Kind of a long shot, but maybe this is the problem that is causing those syncing problems. Maybe the fact that those SFNs are “orphaned” implies that the synchronization for handling incoming transactions by those sub-SFN processes is busted, as such there are those timeouts, and everything goes out of whack. Although, it would be really a lucky shot if this would be the case.

Also, as you have noticed, all those nodes get some little tasks to do. However, what I saw during the last dust storm was that only the main SFN process was choking one core. All the other SFN processes were basically doing nothing. Same as you, I would expect that the only reason those additional SFN processes are there is to partition the work, but for whatever reason this is not the case. Still, I am on v1.2.10, so maybe it is a bit different in v1.2.11.

Actually, reflecting on what @bones said, he saw about 13% CPU usage.

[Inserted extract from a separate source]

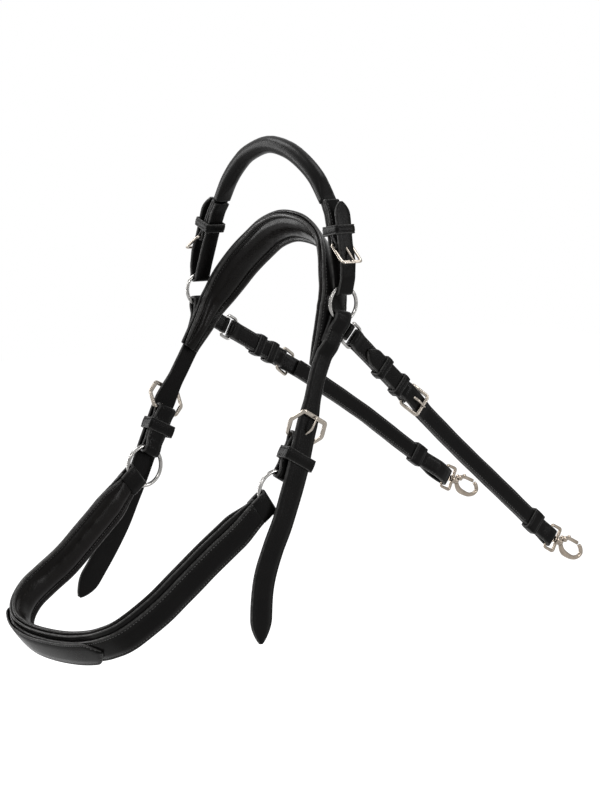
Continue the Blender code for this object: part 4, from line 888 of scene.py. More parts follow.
def neck_piece():
    """The crown strap over the neck and the pad under it."""
    route = Route(metres(CROWN_ROUTE), ACROSS_NECK)
    start = CROWN_END_MARGIN
    end = route.length - CROWN_END_MARGIN
    total = end - start

    def narrowed(width):
        return lambda distance: width - (CROWN_WIDTH - CROWN_END_WIDTH) * (
            1 - eased(min(distance, total - distance) / CROWN_TAPER_LENGTH))

    path = laid(route, level(start, end, CROWN_THICK / 2 + CROWN_GAP / 2), rounds=0)
    leather(
        "crown_strap", "neck_piece", path, narrowed(CROWN_WIDTH), CROWN_THICK,
        (CROWN_ROW, CROWN_THICK / 2 - STITCH_SINK, 5 * MM), crease=CROWN_ROW, dome=0.25 * MM, seed=0.4)
    padded_lining(
        "crown_pad", "neck_piece", route, start, end, narrowed(CROWN_PAD_WIDTH), CROWN_PAD_DEPTH, CROWN_RIM,
        -CROWN_GAP / 2, 3.1)


# Buckles and keepers
def wrap(wire_size, thick):
    """From a wire's middle to the middle of the leather that goes round it."""
    return wire_size / 2 + WIRE_CLEARANCE + thick / 2


def buckle(kind, side, body, route, bar_at, toward, length, lift, wire_size, end_width, flare_width=0.0):
    """A cast frame on a folded strap's bar, and its tongue; toward is 1 or -1 along the route."""
    along, across, outward = route.frame(bar_at)
    bar = route.middle(bar_at)
    end = end_width / 2
    flare = flare_width / 2
    half = length / 2
    corners = [(0, -end), (length, -end), (length, end), (0, end)]
    if flare > end:
        corners.insert(1, (half, -flare))
        corners.insert(4, (half, flare))
    flat = rounded_loop(corners, [wire_size * 0.8] * len(corners), 5, 2.2 * MM)

    def place(reach, over, out):
        """A point by its reach from the bar, across it and out of the leather."""
        return bar + along * reach * toward + across * over + outward * out

    def frame_shape(index):
        """Round at the bar under the strap, wide and flat further on."""
        ease = min(1.0, 3 * max(0.0, min(1.0, flat[index][0] / length)))
        return bevelled(wire_size * (1.0 + 0.22 * ease), wire_size * (1.0 - 0.26 * ease), 1 - ease)

    up = across.cross((along * length * toward + outward * lift).normalized())
    if up.dot(outward) < 0:
        up = -up
    shell = Shell()
    swept(shell, [place(a, b, lift * a / length) for a, b in flat], frame_shape, up, closed=True)
    shell.build("%s_buckle_%s" % (kind, side), body, BUCKLES)

    # The tongue hooks round the bar, rises through the strap and rests on the far bar
    eye = wrap(wire_size, TONGUE_WIRE)
    rest = lift + wire_size / 2 + TONGUE_WIRE / 2 + 0.1 * MM
    profile = arc((0, 0), eye, -25, -270, 16) + [
        (0.20 * length, eye + 0.22 * (rest - eye)), (0.38 * length, eye + 0.72 * (rest - eye)),
        (0.52 * length, rest), (length + 1.5 * MM, rest)]
    points = [place(reach, 0, out) for reach, out in soften(profile, 2, False)]
    last = len(points) - 1

    def tongue_shape(index):
        taper = min(1.0, 0.45 + 0.55 * (last - index) / 6)
        return oval(TONGUE_WIRE * taper, TONGUE_WIRE * taper)

    def normal(index):
        return (points[min(index + 1, last)] - points[max(0, index - 1)]).cross(across)

    name = "%s_tongue_%s" % (kind, side)
    shell = Shell()
    swept(shell, points, tongue_shape, normal)
    shell.build(name, name, BUCKLES)


def keeper(name, body, route, at, length, width, out_low, out_high, seed, over=0.0):
    """A leather band round a strap, with a creased line near each edge."""
    half = (width + KEEPER_WALL) / 2
    low = out_low - KEEPER_WALL / 2
    high = out_high + KEEPER_WALL / 2
    corners = [(-half, low), (half, low), (half, high), (-half, high)]
    flat = rounded_loop(corners, [1.3 * MM] * 4, 4, 2.4 * MM)
    along, across, outward = route.frame(at)
    middle = route.point(at, 0, over)
    line = [middle + across * side + outward * out for side, out in flat]
    turns = [(flat[(index + 1) % len(flat)] - flat[index - 1]).normalized() for index in range(len(flat))]
    normals = [across * turn[1] - outward * turn[0] for turn in turns]
    path = Path(line + line[:1], [along] * (len(line) + 1), normals + normals[:1], True)
    leather(name, body, path, length, KEEPER_WALL, look=PLAIN, crease=1.7 * MM, dome=0.25 * MM, seed=seed)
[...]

He has 8 logical cores, so that 13% kind of makes 100% of just one core. Even if we see multiple cores active, it could be that whatever process (SFN ?) is spawning multiple threads; however, is serializing the work (waiting for each thread to finish before starting a new one), thus ending up with 100% of combined one core load. Maybe the next time that happen, he can monitor separate cores, not the combined usage (and eventually switch to Process view to nail down which process(es) is (are) hosing CPU).

At least that is what I see, and how I would read it, but of course I am also happy to read how you are interpreting it. Also, all of that is just reflecting on what you wrote, so I didn’t sleep on it yet (not that I will).

Sorry, mis-interpreted your use & meaning of the phrase, “This is the first time I see this crap”. Carry on. Hopefully the new year will bring improvements to Chia’s implementation, making its operation plain and not requiring such ruminations on how it potentially is (not) correctly working.